Their first performance is something of a fiasco, and Corinne's frightened bandmates leave the stage when they're laughed at (cut them some slack - they're like 14 years old). But then Corinne reveals the look she's invented for herself in all its proto-Riot Grrl glory: striped hair, red eye shadow, see-through red top and tights. She sneers at the audience: "I'm perfect, but no one in this town gets me. Because I don't put out." As the tour goes on she develops a tentative relationship with the lead singer of The Looters (played by a very young and hunky Ray Winstone), but she's emotionally cut off and made of pure aggression and ambition, so he doesn't really stand a chance. Corinne's ability to grab media attention is worthy of Madonna (who I bet watched this movie with great attention). A local reporter knows she's news and starts following the tour. As little girls across the heartland start worshipping her and dressing like her, Corinne becomes something of a monster. But she's a pretty glorious one.

This movie is amazing in the way it anticipates both Madonna and the Riot Grrls. Dowd clearly knew that something was in the air, that girls were waiting for something, that there was so little out there for them. There are also shades of The Go-Go's who began as an LA punk band, but sold millions of records when they started playing sparkly incandescent pop. The Runaways may have also been in her mind, as the ultimate proto-punk teen rock band. Corinne is a creature of pure resentment and anger and carries a gigantic chip on her shoulder that causes her to do some pretty unforgivable things (mostly to Winstone, who proves to be something of a romantic), but that doesn't mean what she says on stage or in interviews is wrong.

The media satire is dead on and I'm always a fan of movies where the girl doesn't get broken. Let the girl be a monster, or a jerk, that's fine - just please don't grind her into powder. Enough of that. Third Degree Burns tells girls: "Don't get had". And the movie, remarkably, doesn't punish her for it. Awesome.

2 comments:

Unknown said...

Nancy Dowd really had an interesting career. I had no idea she wrote this. She wrote one of my favorite movies---that probably occupied a similar place in my adolescence as this did in yours---SLAP SHOT. Another really unsparing look at a screwed-over blue-collar town. Here's to her! (Now I want to do some research for a Nancy Dowd post...)

That Fuzzy Bastard said...

Love love love this movie. Such great visual observations---the hair montage, when The Stains first come on stage and all the women in the audience react, is a moment so sharp that it surprised me to discover that an avuncular straight man directed the movie.

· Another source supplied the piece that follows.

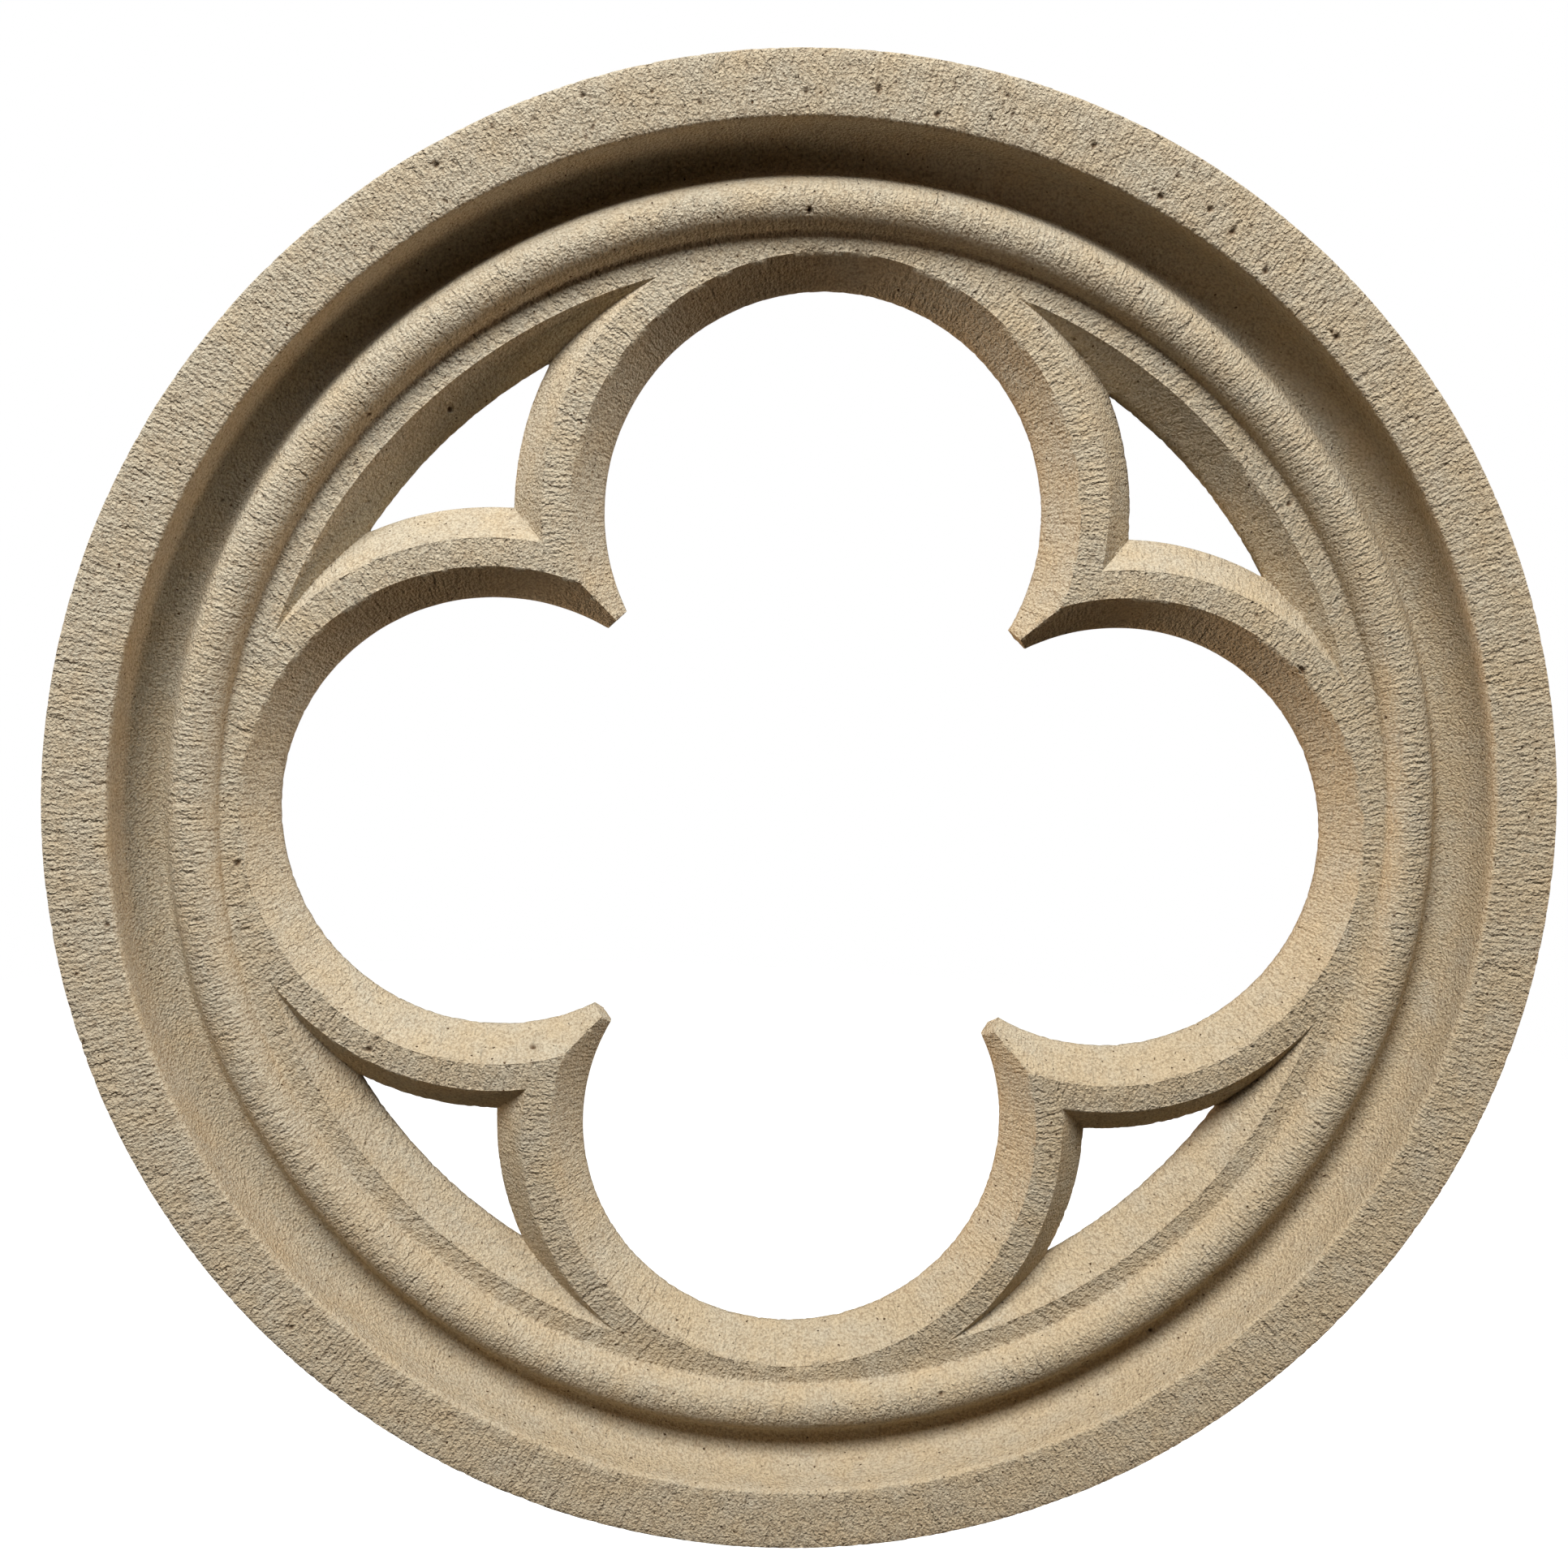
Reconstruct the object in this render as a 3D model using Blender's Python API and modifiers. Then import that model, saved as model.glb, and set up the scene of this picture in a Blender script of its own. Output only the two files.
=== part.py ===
"""Round quatrefoil window, carved from one block of pale limestone.

The window stands upright and faces -Y.  Its back is flat, on the plane y = 0, and the origin is
on that back, in the middle of the band of stone below the bottom foil.  Sizes are in metres.

In section, from the edge inwards, the front has a flat rim, a deep hollow, a roll and a narrow
fillet.  Inside them four foils with chamfered edges meet in blunt cusps, and behind each cusp
there is a pierced spandrel.  The back has only the plain chamfers of the openings.
"""
import math

import bmesh
import bpy

# Driving dimensions
OUTER_RADIUS = 0.300
THICKNESS = 0.0555
RIM_WIDTH = 0.0249
HOLLOW_DEPTH = 0.0294         # from the rim's face down to the foot of the hollow
HOLLOW_WIDTH = 0.0182         # from the rim's arris in to where the hollow's curve is level
HOLLOW_FULLNESS = 2.6         # 2 is a plain elliptical hollow, and more has a flatter floor
ROLL_RADIUS = 0.0102
ROLL_CIRCLE = 0.2484          # radius of the circle that the roll's centre runs on
ROLL_DEPTH = 0.0238           # from the rim's face down to the roll's centre
ROLL_FLANK = math.radians(20) # the roll's outer flank stops this much short of upright
COVE_RADIUS = 0.2645          # where the cove at the foot of that flank runs out into the hollow
TRACERY_DEPTH = 0.0231        # from the rim's face down to the face of the tracery
CHAMFER_WIDTH = 0.0129        # of every chamfer, measured across the face
FRONT_CHAMFER = 0.0153        # how deep the chamfers of the front are
BACK_CHAMFER = 0.0129         # how deep those of the back are
FOIL_CIRCLE = 0.1286          # radius of the circle that the foils' centres lie on
FOIL_RADIUS = 0.0894          # clear radius of a foil
BAR_WIDTH = 0.0368            # across a bar of the tracery, where it is widest
SPANDREL_RADIUS = 0.2159      # clear radius of the spandrels' outer edge
CUSP_CIRCLE = 0.1168          # the cusps are cut off blunt on this radius

# What follows from them
FOILS = 4
TRACERY_Z = THICKNESS - TRACERY_DEPTH
BACK_ARRIS = FOIL_CIRCLE + FOIL_RADIUS + CHAMFER_WIDTH
BED_HEIGHT = (BACK_ARRIS + OUTER_RADIUS) / 2

# Fineness of the facets
RING_STEPS = 96
FOIL_STEPS = 72
ROLL_STEPS = 12
COVE_STEPS = 4
HOLLOW_STEPS = 7

# Modelling allowances
HUB_RADIUS = CUSP_CIRCLE / 2  # the blank's bore, all of which the cusp circle cuts away
OVERSHOOT = 0.010             # how far a cutter stands out of the stone
LIP = 0.002                   # how far a cutter's slope runs on past the face it cuts
SMOOTH_ANGLE = math.radians(25)


def roll_curve(start, end):
    """Points of the roll's round face, as (radius, height) pairs, between two angles."""
    points = []
    for step in range(ROLL_STEPS + 1):
        angle = start + (end - start) * step / ROLL_STEPS
        radius = ROLL_CIRCLE + ROLL_RADIUS * math.cos(angle)
        points.append((radius, THICKNESS - ROLL_DEPTH + ROLL_RADIUS * math.sin(angle)))
    return points


def hollow_curve():
    """Points of the hollow from the end of the cove up to the rim's arris."""
    foot = OUTER_RADIUS - RIM_WIDTH - HOLLOW_WIDTH
    power = 2.0 / HOLLOW_FULLNESS
    start = math.asin(((COVE_RADIUS - foot) / HOLLOW_WIDTH) ** (1.0 / power))
    points = []
    for step in range(HOLLOW_STEPS + 1):
        turn = start + (math.pi / 2 - start) * step / HOLLOW_STEPS
        rise = max(math.cos(turn), 0.0) ** power
        points.append((foot + HOLLOW_WIDTH * math.sin(turn) ** power, THICKNESS - HOLLOW_DEPTH * rise))
    return points


def cove_curve(start, end):
    """Points between the roll's flank and the hollow.  The curve leaves the flank straight on, towards the
    spot where the flank would reach the hollow's full depth, and bends round to the hollow."""
    floor = THICKNESS - HOLLOW_DEPTH
    aim = (start[0] + (start[1] - floor) * math.tan(ROLL_FLANK), floor)
    points = []
    for step in range(1, COVE_STEPS):
        t = step / COVE_STEPS
        shares = ((1 - t) ** 2, 2 * t * (1 - t), t ** 2)
        points.append(tuple(
            sum(share * point[axis] for share, point in zip(shares, (start, aim, end))) for axis in (0, 1)))
    return points


def turned(name, profile, collection, steps, centre=(0.0, 0.0), closed=False):
    """A profile of (radius, height) points turned about the upright axis through centre.
    A closed profile is joined up from its last point to its first."""
    mesh = bpy.data.meshes.new(name)
    shape = bmesh.new()
    vertices = [shape.verts.new((radius, 0.0, height)) for radius, height in profile]
    for first, second in zip(vertices, vertices[1:]):
        shape.edges.new((first, second))
    if closed:
        shape.edges.new((vertices[-1], vertices[0]))
    shape.to_mesh(mesh)
    shape.free()
    body = bpy.data.objects.new(name, mesh)
    body.location = (centre[0], centre[1], 0.0)
    collection.objects.link(body)
    screw = body.modifiers.new("Turn", "SCREW")
    screw.axis = "Z"
    screw.steps = steps
    screw.render_steps = steps
    screw.use_merge_vertices = True
    screw.merge_threshold = 0.00001
    return body


def cutter(name, profile, collection, steps, centre=(0.0, 0.0)):
    """A turned shape that only cuts, and is no part of the window."""
    body = turned(name, profile, collection, steps, centre)
    body.hide_render = True
    body.display_type = "WIRE"
    return body


def cut(body, tool):
    """Takes the tool's volume out of the body."""
    boolean = body.modifiers.new("Cut " + tool.name, "BOOLEAN")
    boolean.operation = "DIFFERENCE"
    boolean.solver = "EXACT"
    boolean.object = tool


def ring_profile():
    """Section through the window's ring, from the edge round by the back to the rim's face."""
    inner_foot = math.asin((ROLL_DEPTH - TRACERY_DEPTH) / ROLL_RADIUS)
    roll = roll_curve(math.pi - inner_foot, ROLL_FLANK)
    hollow = hollow_curve()
    outline = [(OUTER_RADIUS, THICKNESS), (OUTER_RADIUS, 0.0), (HUB_RADIUS, 0.0), (HUB_RADIUS, TRACERY_Z)]
    return outline + roll + cove_curve(roll[-1], hollow[0]) + hollow


def chamfered_disc(clear_radius, taper, overshoot):
    """Profile of a disc through the stone, with the clear radius in the middle of its height.
    Towards both faces it gets wider by the chamfer (taper 1), or narrower by it (taper -1)."""
    front_lip = clear_radius + taper * CHAMFER_WIDTH * (1 + LIP / FRONT_CHAMFER)
    back_lip = clear_radius + taper * CHAMFER_WIDTH * (1 + LIP / BACK_CHAMFER)
    return [
        (0.0, THICKNESS + overshoot),
        (front_lip, THICKNESS + overshoot),
        (front_lip, TRACERY_Z + LIP),
        (clear_radius, TRACERY_Z - FRONT_CHAMFER),
        (clear_radius, BACK_CHAMFER),
        (back_lip, -LIP),
        (back_lip, -overshoot),
        (0.0, -overshoot),
    ]


def plain_disc(radius):
    """Profile of a plain disc through the stone."""
    top = THICKNESS + OVERSHOOT
    return [(0.0, top), (radius, top), (radius, -OVERSHOOT), (0.0, -OVERSHOOT)]


def foil_centre(number):
    """Centre of a foil: the foils stand at the right, the top, the left and the bottom."""
    angle = math.tau * number / FOILS
    return (FOIL_CIRCLE * math.cos(angle), FOIL_CIRCLE * math.sin(angle))


def spandrel_cutter(collection):
    """One disc for all the spandrels, from which the bars round the foils are left out."""
    spandrels = cutter("spandrels", chamfered_disc(SPANDREL_RADIUS, 1, OVERSHOOT), collection, RING_STEPS)
    bar_profile = chamfered_disc(FOIL_RADIUS + BAR_WIDTH, -1, OVERSHOOT + LIP)
    for number in range(FOILS):
        cut(spandrels, cutter("bar_%d" % number, bar_profile, collection, FOIL_STEPS, foil_centre(number)))
    return spandrels


def foil_cutters(collection):
    """The openings of the foils, and the plain round hole that cuts the cusps off blunt."""
    foil_profile = chamfered_disc(FOIL_RADIUS, 1, OVERSHOOT)
    tools = [
        cutter("foil_%d" % number, foil_profile, collection, FOIL_STEPS, foil_centre(number))
        for number in range(FOILS)
    ]
    tools.append(cutter("middle", plain_disc(CUSP_CIRCLE), collection, RING_STEPS))
    return tools


def limestone():
    """Pale buff limestone with a sawn and rubbed face."""
    material = bpy.data.materials.new("limestone")
    material.use_nodes = True
    shader = material.node_tree.nodes["Principled BSDF"]
    shader.inputs["Base Color"].default_value = (0.47, 0.38, 0.26, 1.0)
    shader.inputs["Roughness"].default_value = 0.95
    shader.inputs["Metallic"].default_value = 0.0
    material.diffuse_color = (0.47, 0.38, 0.26, 1.0)
    return material


def keep_shape(body):
    """Replaces the body's modifiers by the shape that they make, shaded smooth on its curves.
    The weld joins the twin corners that a cut can leave where two facets meet a third."""
    weld = body.modifiers.new("Join corners", "WELD")
    weld.merge_threshold = 0.00001
    graph = bpy.context.evaluated_depsgraph_get()
    blank = body.data
    body.data = bpy.data.meshes.new_from_object(body.evaluated_get(graph))
    body.modifiers.clear()
    bpy.data.meshes.remove(blank)
    body.data.name = body.name
    body.data.shade_smooth()
    body.data.set_sharp_from_angle(angle=SMOOTH_ANGLE)


def make_window(collection, cutter_collection):
    """The window in one piece, lying on its back, then stood up on the plane y = 0."""
    window = turned("rose_window", ring_profile(), collection, RING_STEPS, closed=True)
    for tool in [spandrel_cutter(cutter_collection)] + foil_cutters(cutter_collection):
        cut(window, tool)
    keep_shape(window)
    window.data.materials.append(limestone())
    window.location = (0.0, 0.0, BED_HEIGHT)
    window.rotation_euler = (math.radians(90), 0.0, 0.0)
    return window


def main():
    for item in list(bpy.data.objects):
        bpy.data.objects.remove(item, do_unlink=True)
    parts = bpy.data.collections.new("rose_window")
    cutters = bpy.data.collections.new("cutters")
    bpy.context.scene.collection.children.link(parts)
    bpy.context.scene.collection.children.link(cutters)
    make_window(parts, cutters)


main()
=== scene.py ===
"""Round quatrefoil window of pale limestone, carved and dressed for rendering.

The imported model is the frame: its box says how large the window is and where it stands.  The carved
stone replaces the plain solid, with true curves, worn arrises, pits and a grained, dragged face.
"""
import functools
import math
import random

import bmesh
import bpy
from mathutils import Matrix, Vector, noise
from mathutils.kdtree import KDTree


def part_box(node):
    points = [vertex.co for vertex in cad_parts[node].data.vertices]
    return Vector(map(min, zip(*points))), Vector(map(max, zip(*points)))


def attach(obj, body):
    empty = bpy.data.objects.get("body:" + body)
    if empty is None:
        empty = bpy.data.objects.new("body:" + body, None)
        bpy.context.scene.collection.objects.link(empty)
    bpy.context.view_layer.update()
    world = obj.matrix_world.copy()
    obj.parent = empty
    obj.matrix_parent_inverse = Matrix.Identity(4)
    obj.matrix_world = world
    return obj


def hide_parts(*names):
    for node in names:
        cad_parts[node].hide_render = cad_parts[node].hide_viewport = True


bl_info = {
    "name": "Rose window",
    "version": (1, 0, 0),
    "blender": (4, 5, 0),
    "location": "3D Viewport > Sidebar > Rose window",
    "description": "Carves a round quatrefoil window in limestone and sets the studio round it",
    "category": "Object",
}

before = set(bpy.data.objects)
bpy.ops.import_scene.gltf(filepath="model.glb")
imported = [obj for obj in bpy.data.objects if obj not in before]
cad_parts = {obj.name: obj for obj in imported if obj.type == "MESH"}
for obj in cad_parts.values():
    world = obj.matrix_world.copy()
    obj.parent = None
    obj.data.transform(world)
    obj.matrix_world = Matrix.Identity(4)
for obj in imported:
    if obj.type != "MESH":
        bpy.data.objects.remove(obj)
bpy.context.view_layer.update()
LOW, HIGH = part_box("rose_window")
MM = 0.001
RADIUS = (HIGH.x - LOW.x) / 2
THICKNESS = HIGH.y - LOW.y
CENTRE = Vector(((LOW.x + HIGH.x) / 2, HIGH.y, (LOW.z + HIGH.z) / 2))
FOILS = 4

# Fineness of the carved mesh
QUARTER_STEPS = 160           # facets to a quarter of the ring
FOIL_STEPS = 224              # facets round a foil
BAR_STEPS = 288               # facets round the outside of a bar
ROLL_STEPS = 18
INNER_COVE_STEPS = 4
COVE_STEPS = 8
HOLLOW_STEPS = 13
FINE = 3.0 * MM               # longest cells of the front and the openings, across the mouldings
COARSE = 12.0 * MM            # longest cells of the back and the outer edge
PIT_CUTS = 3                  # how often the mesh's edges are cut round a pit

# Allowances of the carving
OVERSHOOT = 10.0 * MM         # how far a cutter stands out of the stone
LIP = 2.0 * MM                # how far a cutter's slope runs on past the face it cuts
SAME = MM / 1000              # places this close together are one
TINY = MM / 100               # edges shorter than this are removed
CLOSE = MM / 5                # corners this close together are joined after the cuts
ARRIS_ANGLE = math.radians(20)  # an edge that turns outwards by more is an arris
SHARP_ANGLE = math.radians(60)  # an edge that turns by more is shaded sharp

# Places and form of the pits
FRONT_BAND = (0.4 * RADIUS, RADIUS)
RIM_BAND = (0.92 * RADIUS, RADIUS)
UPPER_BEARINGS = (0.2, 0.7)   # in half turns from the right
FRONT_COSINE = 0.5            # a face that turns further than this from the front has no pit
OPEN_COSINE = 0.93            # nor has one whose neighbours turn further than this from it
SMALLEST_PIT = 0.5            # radius of the smallest pit, as a share of the largest
PIT_STRETCH = 0.7             # how much longer than wide a pit may be, as a share of its width
PIT_DEPTH = 0.8               # depth of a pit in its middle, as a share of its radius
PIT_UNEVENNESS = 0.35         # how far a pit's edge strays, as a share of its radius
PIT_NOISE = 1.6 * MM          # spacing of that unevenness
PIT_LAYER = "pit"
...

And you're absolutely right about Corinne as "a creature of pure resentment and anger"---very, very few movies have the nerve to make their female protagonist such a jerk as this one does. But unlike the heroine of Election, Corinne is nobody's fool. And that's a big part of her ultimate monstrousness. Most movies romantically cling to the idea that suffering ennobles, but this one has the guts to show someone who's suffered enough to cut out her own humanity, which is precisely what makes her so charismatic.

I also love how Stains applies a punk critique to the standard rock-movie template. Unlike in damn-near-every-other rise-and-fall rock movie, Stains suggests that becoming a monster isn't a character flaw inextricable from genius, it's the goal of the system. But---and this distinguishes it from some of the more sour satires of rock culture---that doesn't invalidate the fans' love, and the real inspiration they get from the band even as the band is drifting away from their own inspiration. At the end of the movie, when the Stains' ripoff hit single becomes a completely toothless New Wave hit (complete with dumbass Pvt. Benjamin-style video), the original Shaggs-inspired song-from-the-heart, "Waste of Time", lives on in the circle of girls in the parking lot party, and Corinne's final look suggests that she knows exactly what she's unleashed, even though she can never be part of it.

I often say that the distinguishing characteristic of a truly smart piece of art is its ability to keep two ideas in its head at the same time. This one has five or six, many of them in direct opposition. It's freakin' brilliant.